I once had a professor who said that he was a defender of clichés because they work. I agree, basically, with the idea of defending clichés. Not clichéd language, but ideas and situations and character types that seem perhaps clichéd. And the reason is that when you get completely away from what's already been done, you wind up in territory that people have avoided for a reason. I once heard Aimee Mann talking about her young punk days where her band decided to do away with all the standards of music. They were going to throw it all out and do something completely new. And the result? They sounded TERRIBLE. Of course they did. I think the same thing is true of a lot of experimental writing. Sure, they avoid all the clichés, but they are also pretentious and worst of all boring. If a character doesn't have some clichéd aspect to them, then they probably aren't recognizably human. And if they aren't, then why would I want to invest my time reading a story about them? I'd rather read something that may be familiar but is interesting and engaging and perhaps told in new language. I guess I kind of buy into the old cliché that every story has already been told.
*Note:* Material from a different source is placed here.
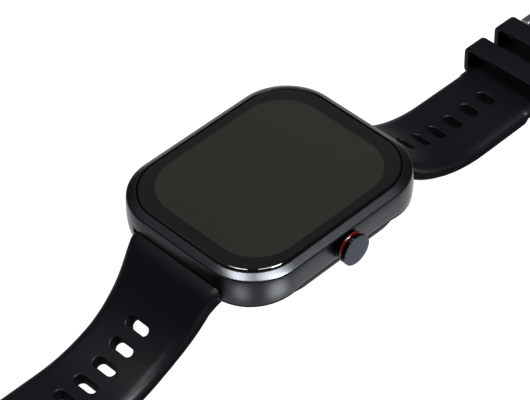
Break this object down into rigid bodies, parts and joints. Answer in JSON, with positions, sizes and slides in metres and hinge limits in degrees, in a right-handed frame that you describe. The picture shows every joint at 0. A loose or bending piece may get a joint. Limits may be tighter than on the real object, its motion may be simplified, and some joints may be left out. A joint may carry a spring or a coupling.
{
  "type": "smartwatch",
  "caption": "Rectangular smartwatch with a dark display, a rotating crown with a red ring and an open slotted elastomer strap.",
  "frame": {"origin": "centre of the flat rear face of the sensor window, on the case's axis", "axes": "+Z out of the display, +Y towards 12 o'clock, +X towards the crown at 3 o'clock"},
  "size_m": [0.0422, 0.2292, 0.0224],
  "materials": {
    "case_metal": "satin anodised",
    "glass": "polished",
    "adhesive": "matte",
    "display": "gloss",
    "cover_ceramic": "gloss",
    "seal": "matte",
    "sensor_glass": "polished",
    "steel": "brushed",
    "led": "gloss",
    "switch_plastic": "matte",
    "flex": "satin",
    "circuit_board": "satin",
    "battery_wrap": "satin",
    "baffle": "matte",
    "copper": "satin",
    "crown_metal": "spun",
    "crown_accent": "satin",
    "strap": "soft matte",
    "buckle_metal": "brushed"
  },
  "bodies": {
    "case": {"case_frame": "case_metal", "cover_glass": "glass", "glass_adhesive": "adhesive", "display_panel": "display", "back_cover": "cover_ceramic", "back_gasket": "seal", "sensor_window": "sensor_glass", "inner_chassis": "steel", "chassis_screws": "steel", "sensor_leds": "led", "press_switch": "switch_plastic", "display_flex": "flex", "main_board": "circuit_board", "shield_can": "steel", "battery": "battery_wrap", "vibration_motor": "steel", "speaker": "switch_plastic", "microphone": "steel", "crown_encoder": "switch_plastic", "sensor_baffle": "baffle", "sensor_board": "circuit_board", "charging_coil": "copper", "crown_bush": "steel"},
    "crown_press_stem": {"thrust_pad": "steel", "switch_plunger": "switch_plastic"},
    "crown": {"crown_cap": "crown_metal", "crown_ring": "crown_accent", "crown_shaft": "steel", "crown_seals": "seal", "crown_clip": "steel", "encoder_wheel": "switch_plastic"},
    "long_strap": {"strap_long": "strap", "long_bar_tube": "steel", "long_bar_pin": "steel", "long_bar_spring": "steel"},
    "long_release": {"long_bar_release": "steel"},
    "short_strap": {"strap_short": "strap", "short_bar_tube": "steel", "short_bar_pin": "steel", "short_bar_spring": "steel", "keeper_fixed": "strap", "buckle_bar": "steel"},
    "short_release": {"short_bar_release": "steel"},
    "free_keeper": {"keeper_free": "strap"},
    "buckle": {"buckle_frame": "buckle_metal"},
    "tongue": {"buckle_tongue": "buckle_metal"}
  },
  "joints": [
    {"name": "crown_press", "type": "slide", "parent": "case", "child": "crown_press_stem", "axis": [-1, 0, 0], "range_m": [0, 0.0004], "stiffness_N_per_m": 1500, "springref_m": -0.0008},
    {"name": "crown_turn", "type": "hinge", "parent": "crown_press_stem", "child": "crown", "pos_m": [0.01985, -0.0002, 0.0071], "axis": [1, 0, 0], "continuous": true},
    {"name": "strap_long_hinge", "type": "hinge", "parent": "case", "child": "long_strap", "pos_m": [0, -0.0215, 0.0059], "axis": [1, 0, 0], "range_deg": [0, 28]},
    {"name": "strap_short_hinge", "type": "hinge", "parent": "case", "child": "short_strap", "pos_m": [0, 0.0215, 0.0059], "axis": [-1, 0, 0], "range_deg": [0, 28]},
    {"name": "long_release_slide", "type": "slide", "parent": "long_strap", "child": "long_release", "axis": [1, 0, 0], "range_m": [0, 0.0011], "stiffness_N_per_m": 600, "springref_m": -0.001, "deforming": ["long_bar_spring"]},
    {"name": "short_release_slide", "type": "slide", "parent": "short_strap", "child": "short_release", "axis": [1, 0, 0], "range_m": [0, 0.0011], "stiffness_N_per_m": 600, "springref_m": -0.001, "deforming": ["short_bar_spring"]},
    {"name": "free_keeper_slide", "type": "slide", "parent": "short_strap", "child": "free_keeper", "axis": [0, 1, 0], "range_m": [-0.003, 0.0038]},
    {"name": "buckle_hinge", "type": "hinge", "parent": "short_strap", "child": "buckle", "pos_m": [0, 0.087, -0.0101], "axis": [1, 0, 0], "range_deg": [0, 50]},
    {"name": "tongue_hinge", "type": "hinge", "parent": "buckle", "child": "tongue", "pos_m": [0, 0.087, -0.0101], "axis": [1, 0, 0], "range_deg": [0, 55]}
  ]
}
You can talk about being original until you're blue in the face or until the cows come home, but there's nothing new under the sun.

Ashley Cowger said...

It's like when literary types are so against the sort of writing that is actually popular. If you've studied writing extensively than you recognize these things as cliches, but the fact is, it works and that's why the writers who are writing the cliched stuff are selling millions of copies and the ones who sit around and complain about how horrible those writers are usually aren't.